## Written problem
Which lines of the records contain "Blender"? Collect every one of them.

## Records provided
▬▬▬

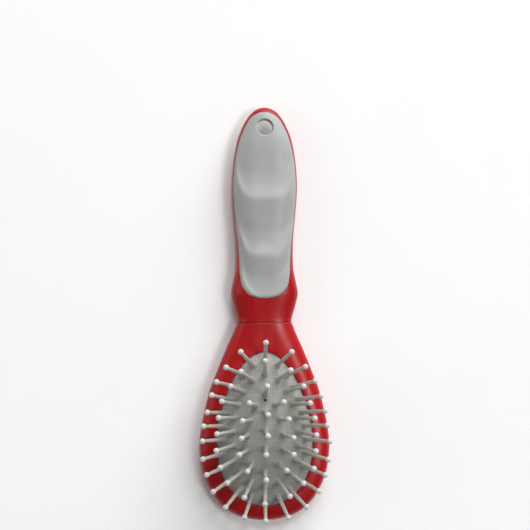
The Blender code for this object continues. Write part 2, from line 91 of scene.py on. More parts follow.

▬▬▬

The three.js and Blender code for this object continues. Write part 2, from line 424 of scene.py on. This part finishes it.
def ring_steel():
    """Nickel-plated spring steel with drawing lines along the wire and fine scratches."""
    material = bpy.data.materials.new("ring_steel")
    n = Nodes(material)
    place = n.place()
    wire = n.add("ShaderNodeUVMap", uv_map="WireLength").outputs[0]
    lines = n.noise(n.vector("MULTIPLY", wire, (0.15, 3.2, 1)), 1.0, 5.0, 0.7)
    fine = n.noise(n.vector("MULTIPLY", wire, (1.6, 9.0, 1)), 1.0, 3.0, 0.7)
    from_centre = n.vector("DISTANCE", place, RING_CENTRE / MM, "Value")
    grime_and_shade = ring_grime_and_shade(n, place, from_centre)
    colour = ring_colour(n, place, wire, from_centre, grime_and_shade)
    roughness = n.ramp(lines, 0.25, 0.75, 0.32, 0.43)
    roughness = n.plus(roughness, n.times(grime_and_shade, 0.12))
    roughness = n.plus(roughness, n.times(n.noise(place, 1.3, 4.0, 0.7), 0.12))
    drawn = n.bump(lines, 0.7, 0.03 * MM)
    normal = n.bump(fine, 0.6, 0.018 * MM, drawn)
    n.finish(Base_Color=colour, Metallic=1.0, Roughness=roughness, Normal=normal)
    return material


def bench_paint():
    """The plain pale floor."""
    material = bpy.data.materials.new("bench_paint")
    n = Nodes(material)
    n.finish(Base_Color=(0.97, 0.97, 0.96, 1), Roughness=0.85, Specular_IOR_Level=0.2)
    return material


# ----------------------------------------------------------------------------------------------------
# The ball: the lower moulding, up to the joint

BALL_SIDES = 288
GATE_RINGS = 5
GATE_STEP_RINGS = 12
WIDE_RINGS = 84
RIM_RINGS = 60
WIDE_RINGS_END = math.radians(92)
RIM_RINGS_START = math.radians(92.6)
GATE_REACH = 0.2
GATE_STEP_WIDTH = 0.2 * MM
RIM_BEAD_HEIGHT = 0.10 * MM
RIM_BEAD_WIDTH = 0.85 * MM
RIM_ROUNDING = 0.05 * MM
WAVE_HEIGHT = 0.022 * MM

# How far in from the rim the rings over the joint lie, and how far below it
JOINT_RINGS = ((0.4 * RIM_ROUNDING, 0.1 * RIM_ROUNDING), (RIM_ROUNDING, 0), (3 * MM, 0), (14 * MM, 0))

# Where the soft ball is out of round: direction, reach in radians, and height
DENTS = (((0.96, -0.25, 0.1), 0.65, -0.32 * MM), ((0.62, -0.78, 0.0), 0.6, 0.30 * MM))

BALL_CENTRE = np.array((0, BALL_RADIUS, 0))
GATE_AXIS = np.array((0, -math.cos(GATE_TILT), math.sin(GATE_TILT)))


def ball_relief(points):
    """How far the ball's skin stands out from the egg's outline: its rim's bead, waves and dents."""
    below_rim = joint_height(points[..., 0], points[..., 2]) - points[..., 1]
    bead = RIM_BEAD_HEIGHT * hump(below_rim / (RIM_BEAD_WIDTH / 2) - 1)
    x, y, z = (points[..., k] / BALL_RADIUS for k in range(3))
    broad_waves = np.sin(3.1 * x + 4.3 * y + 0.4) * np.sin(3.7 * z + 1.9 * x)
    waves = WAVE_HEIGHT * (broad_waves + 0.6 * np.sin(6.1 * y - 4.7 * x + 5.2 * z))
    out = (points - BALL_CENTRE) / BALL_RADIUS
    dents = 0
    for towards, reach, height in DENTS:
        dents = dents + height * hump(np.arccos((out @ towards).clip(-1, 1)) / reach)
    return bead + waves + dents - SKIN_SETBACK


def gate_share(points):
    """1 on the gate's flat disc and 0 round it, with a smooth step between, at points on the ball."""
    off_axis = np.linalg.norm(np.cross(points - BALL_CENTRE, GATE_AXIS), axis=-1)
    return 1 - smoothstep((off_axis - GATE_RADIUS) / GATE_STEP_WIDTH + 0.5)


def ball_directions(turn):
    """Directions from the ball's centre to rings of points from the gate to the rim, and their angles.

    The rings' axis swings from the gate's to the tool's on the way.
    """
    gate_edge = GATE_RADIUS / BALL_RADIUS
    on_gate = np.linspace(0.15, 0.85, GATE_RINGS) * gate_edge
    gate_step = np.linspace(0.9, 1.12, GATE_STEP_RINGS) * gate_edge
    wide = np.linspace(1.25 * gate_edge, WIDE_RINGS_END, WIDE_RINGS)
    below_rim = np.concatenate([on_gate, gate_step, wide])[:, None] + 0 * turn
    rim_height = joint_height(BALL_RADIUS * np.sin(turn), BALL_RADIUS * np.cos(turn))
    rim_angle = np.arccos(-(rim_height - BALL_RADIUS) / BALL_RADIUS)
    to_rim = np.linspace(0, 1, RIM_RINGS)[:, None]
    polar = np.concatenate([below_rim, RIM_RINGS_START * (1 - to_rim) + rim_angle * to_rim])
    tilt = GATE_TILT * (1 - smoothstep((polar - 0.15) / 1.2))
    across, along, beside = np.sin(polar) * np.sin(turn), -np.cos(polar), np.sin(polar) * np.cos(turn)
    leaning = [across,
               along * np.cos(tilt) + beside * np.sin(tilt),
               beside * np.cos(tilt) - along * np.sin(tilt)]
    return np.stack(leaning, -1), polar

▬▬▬

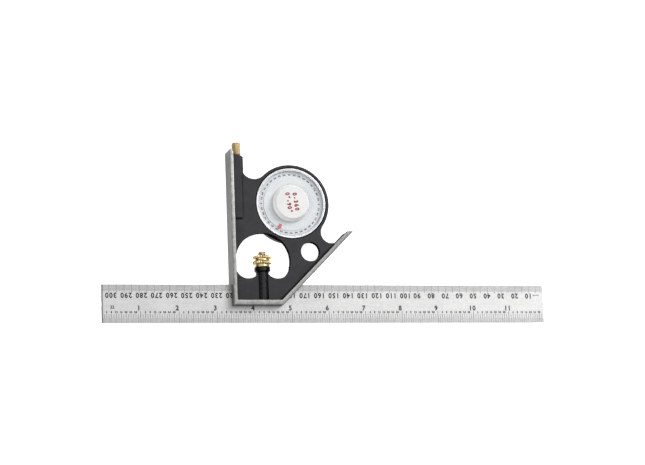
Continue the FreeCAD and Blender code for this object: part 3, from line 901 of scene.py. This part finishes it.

▬▬▬

## Right answer
The Blender code for this object continues. Write part 2, from line 91 of scene.py on. More parts follow.
The three.js and Blender code for this object continues. Write part 2, from line 424 of scene.py on. This part finishes it.
Continue the FreeCAD and Blender code for this object: part 3, from line 901 of scene.py. This part finishes it.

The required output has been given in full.